7. INSTAURER UN SYSTEME D’INITIATIVES COMMUNAUTAIRES A LA MISE EN PLACE DE DEMARCHES QUALITE DANS LES PME La Qualité étant considérée comme une priorité, comme pour les nouvelles technologies, tout effort d’investissement financier visant à développer la qualité dans une PME sera accompagné par un effort complémentaire de la Communauté Européenne.

8. FAVORISER LA CREATION D’ORGANISMES DE CONSEIL EN QUALITE POUR LES PME Les PME constituent une part essentielle du tissu économique Européen. Nombre d’entre elles ne pourront adopter une visée européenne faute de moyens et/ou de savoir. Il faut qu’elles puissent trouver dans leur environnement les outils et conseils adaptés à leurs besoins.

9. REALISER UN SYSTEME D’AGREMENT EUROPEEN DES ORGANISMES DE FORMATION CONTINUE A LA QUALITE Pour attester de la conformité des enseignements à une charte de fonctionnement de la profession dans le but de moraliser les pratiques.

10. PRECONISER LA MISE EN PLACE DE L’ENSEIGNEMENT DE LA QUALITE DANS LES FORMATIONS INITIALES Tous les niveaux d’enseignement seront concernés : public ou privé, élémentaire, secondaire ou supérieur. Une mission européenne assurera l’état des lieux et les propositions pour stimuler et harmoniser les enseignements de la Qualité.
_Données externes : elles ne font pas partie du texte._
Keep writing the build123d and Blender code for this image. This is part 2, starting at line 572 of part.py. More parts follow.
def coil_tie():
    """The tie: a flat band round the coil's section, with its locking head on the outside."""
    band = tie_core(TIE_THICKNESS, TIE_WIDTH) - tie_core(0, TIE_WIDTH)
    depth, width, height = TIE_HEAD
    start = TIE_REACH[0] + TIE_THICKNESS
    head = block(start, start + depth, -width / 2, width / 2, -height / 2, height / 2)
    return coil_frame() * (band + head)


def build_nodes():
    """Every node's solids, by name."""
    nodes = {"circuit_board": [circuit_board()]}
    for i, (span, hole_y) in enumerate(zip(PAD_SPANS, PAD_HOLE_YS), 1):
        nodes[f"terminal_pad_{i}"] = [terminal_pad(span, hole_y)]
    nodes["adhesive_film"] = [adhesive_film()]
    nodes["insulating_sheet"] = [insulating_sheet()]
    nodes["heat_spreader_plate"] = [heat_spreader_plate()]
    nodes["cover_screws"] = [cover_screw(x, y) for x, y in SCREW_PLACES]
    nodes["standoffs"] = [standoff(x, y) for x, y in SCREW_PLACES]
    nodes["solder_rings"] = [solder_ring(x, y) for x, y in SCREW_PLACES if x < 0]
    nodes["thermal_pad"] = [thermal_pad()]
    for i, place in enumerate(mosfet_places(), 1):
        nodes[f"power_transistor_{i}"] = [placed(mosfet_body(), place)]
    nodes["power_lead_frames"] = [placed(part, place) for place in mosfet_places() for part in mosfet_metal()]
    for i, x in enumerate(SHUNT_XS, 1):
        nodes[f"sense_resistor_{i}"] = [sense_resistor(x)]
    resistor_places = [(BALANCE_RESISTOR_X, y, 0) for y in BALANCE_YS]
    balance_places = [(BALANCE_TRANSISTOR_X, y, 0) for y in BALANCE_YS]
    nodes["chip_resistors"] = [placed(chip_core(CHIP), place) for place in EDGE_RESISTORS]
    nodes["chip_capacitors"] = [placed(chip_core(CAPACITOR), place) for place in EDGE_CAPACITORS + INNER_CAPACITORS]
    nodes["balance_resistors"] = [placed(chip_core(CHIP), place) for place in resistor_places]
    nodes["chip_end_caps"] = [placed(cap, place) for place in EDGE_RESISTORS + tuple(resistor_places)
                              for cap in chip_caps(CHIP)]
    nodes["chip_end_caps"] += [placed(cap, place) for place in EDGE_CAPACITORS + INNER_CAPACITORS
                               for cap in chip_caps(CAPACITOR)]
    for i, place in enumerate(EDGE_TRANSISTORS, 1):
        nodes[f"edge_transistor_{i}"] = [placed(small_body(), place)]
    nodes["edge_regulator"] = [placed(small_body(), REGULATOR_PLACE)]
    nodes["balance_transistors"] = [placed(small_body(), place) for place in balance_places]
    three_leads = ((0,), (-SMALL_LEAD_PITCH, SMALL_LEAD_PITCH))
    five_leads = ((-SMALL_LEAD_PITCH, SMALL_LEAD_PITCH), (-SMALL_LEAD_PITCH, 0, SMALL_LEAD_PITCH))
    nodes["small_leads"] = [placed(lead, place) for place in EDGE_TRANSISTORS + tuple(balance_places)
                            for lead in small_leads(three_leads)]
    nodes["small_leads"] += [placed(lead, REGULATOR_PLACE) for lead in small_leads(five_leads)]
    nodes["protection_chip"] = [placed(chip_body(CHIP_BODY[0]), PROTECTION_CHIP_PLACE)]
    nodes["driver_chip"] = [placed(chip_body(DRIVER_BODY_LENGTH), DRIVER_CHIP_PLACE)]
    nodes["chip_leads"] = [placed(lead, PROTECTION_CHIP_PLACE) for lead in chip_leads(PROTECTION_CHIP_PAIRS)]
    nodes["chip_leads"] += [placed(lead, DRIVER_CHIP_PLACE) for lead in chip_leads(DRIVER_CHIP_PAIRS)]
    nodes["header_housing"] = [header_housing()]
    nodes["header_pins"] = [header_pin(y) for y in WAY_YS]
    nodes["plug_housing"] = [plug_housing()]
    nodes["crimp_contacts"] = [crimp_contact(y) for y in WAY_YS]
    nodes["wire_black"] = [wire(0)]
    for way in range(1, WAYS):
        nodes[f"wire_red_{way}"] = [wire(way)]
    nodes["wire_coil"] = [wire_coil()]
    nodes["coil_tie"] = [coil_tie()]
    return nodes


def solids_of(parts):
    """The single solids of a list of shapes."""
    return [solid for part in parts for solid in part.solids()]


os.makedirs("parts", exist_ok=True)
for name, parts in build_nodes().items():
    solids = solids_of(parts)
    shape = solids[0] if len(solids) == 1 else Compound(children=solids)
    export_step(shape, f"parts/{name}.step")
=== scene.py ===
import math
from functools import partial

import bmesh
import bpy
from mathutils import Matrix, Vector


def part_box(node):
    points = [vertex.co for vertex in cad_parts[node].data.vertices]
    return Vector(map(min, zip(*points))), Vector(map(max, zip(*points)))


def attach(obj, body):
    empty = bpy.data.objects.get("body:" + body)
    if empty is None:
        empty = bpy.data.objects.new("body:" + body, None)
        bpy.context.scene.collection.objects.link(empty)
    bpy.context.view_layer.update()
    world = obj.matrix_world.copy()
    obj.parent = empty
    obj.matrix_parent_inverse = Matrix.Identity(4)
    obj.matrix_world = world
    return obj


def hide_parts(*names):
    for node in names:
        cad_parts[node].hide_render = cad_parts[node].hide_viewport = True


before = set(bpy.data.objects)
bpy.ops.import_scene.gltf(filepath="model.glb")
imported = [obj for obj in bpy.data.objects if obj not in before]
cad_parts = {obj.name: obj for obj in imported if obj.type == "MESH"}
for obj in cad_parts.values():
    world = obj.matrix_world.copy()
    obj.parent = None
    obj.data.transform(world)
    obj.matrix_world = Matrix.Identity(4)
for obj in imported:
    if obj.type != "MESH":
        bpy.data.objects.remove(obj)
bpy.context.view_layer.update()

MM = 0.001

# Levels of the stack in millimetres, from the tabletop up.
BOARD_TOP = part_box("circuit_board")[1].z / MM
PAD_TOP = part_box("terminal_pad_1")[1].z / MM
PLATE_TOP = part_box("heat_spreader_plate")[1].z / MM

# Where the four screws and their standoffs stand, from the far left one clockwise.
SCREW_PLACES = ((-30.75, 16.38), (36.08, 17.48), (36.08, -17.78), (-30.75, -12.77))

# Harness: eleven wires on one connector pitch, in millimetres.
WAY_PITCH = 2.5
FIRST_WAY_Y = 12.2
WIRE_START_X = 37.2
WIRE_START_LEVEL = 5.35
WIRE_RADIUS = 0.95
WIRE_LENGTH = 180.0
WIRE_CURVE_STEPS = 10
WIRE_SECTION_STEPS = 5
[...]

Pour assurer au concept de la Qualité un développement à long terme, l’A.E.E préconise un rapprochement entre le monde de l’entreprise et celui de l’université, écoles d’ingénieurs et commerciales, pour que ce concept fasse partie des programmes d’enseignement au même titre que le management.

11. INSTAURER UN FONDS POUR CONSTITUER UNE DOCUMENTATION PEDAGOGIQUE A partir d’expériences des entreprises, cette documentation serait basée sur la rédaction de cas- qualité et la présentation d’outils et méthodes mis au point par les entreprises.